The perpendicular north wing is hipped at its west end with leaded hips. All upper windows are four-centre arched. The wing has wall-head dormer windows and carved sandstone panels to three sides. At the re-entrant angle with the linking block is an entrance porch with a pierced sandstone balustrade, a small window at the right cheek, and a timber-sheeted door surmounted by a plain square sandstone plaque. A canted west bay is lit at ground floor by three sash windows. The north elevation is abutted to the left by a three-storey square broached entrance tower that is flush with a gabled bay to its left and rises to an octagonal belfry with cusped sandstone openings surmounted by a slated roof. The third stage has timber oculi; the second stage has a diminutive window to the west and a glazed trefoil to the north; at ground floor, a timber-sheeted door (matching that at the west) is accessed by a modern brick pavior step and is surmounted by an oversized transom with breeze block infill. The gabled block to the left has a sandstone trefoil and platband to the apex, with a window at first floor over paired windows. An exposed section to the east has a one-over-one window at ground floor right.

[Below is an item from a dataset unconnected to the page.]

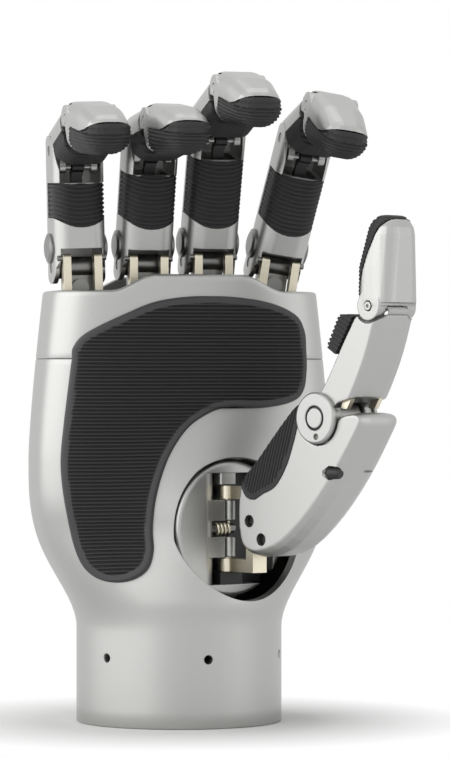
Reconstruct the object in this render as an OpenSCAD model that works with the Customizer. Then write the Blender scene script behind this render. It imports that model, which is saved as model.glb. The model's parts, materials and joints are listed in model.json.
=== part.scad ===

The perpendicular south wing has a tracery window to its west gable comprising two cusped lancets with a six-point star above, all with replacement leaded and coloured glass. The window has an extended sill terminating in decorative carved sandstone blocks and is surmounted by a hood mould with plain stops; a carved sandstone trefoil rises to the apex. The north elevation has three modern rooflights and a lean-to abutment at ground floor level, with a projecting gabled porch to the right. The entrance here is similarly arranged to those described above, surmounted by an inscribed lintel reading "BOYS SCHOOL" and a matching roundel. The east gable is abutted by the later extension of around 1935. The south elevation is divided by buttresses into six bays, all with modern aluminium rooflights, and large multi-paned timber windows with margin panes throughout; the central and right bays each have a modern timber-sheeted entrance door.

The extensions to the north and south wings of around 1935 are styled consistently with the original building, with flat-roof projections to inner elevations and regularly arranged large multi-paned timber windows. The gabled one-and-a-half-storey classroom addition to the south elevation of the north block faces south. Its gabled left bay projects slightly, with a carved sandstone trefoil to the apex of the gable and large multi-paned timber windows with a timber-sheeted door to the right. The right bay has a gabled dormer window containing a multi-paned timber window with margin panes.

Setting

The building sits on a large site at the junction of Nursery Avenue and Beresford Road in Coleraine town centre, to the north of Terrace Row Presbyterian Church and facing a large supermarket to the west. To the east of the site is a two- and three-storey red-brick and pale stone modern apartment complex. The site has been tarmacadamed to provide residents' parking, accessed from Nursery Avenue to the south. The boundary is defined by an English garden wall-bonded red-brick wall with saddleback stone coping, and square piers with pointed caps at pedestrian access points.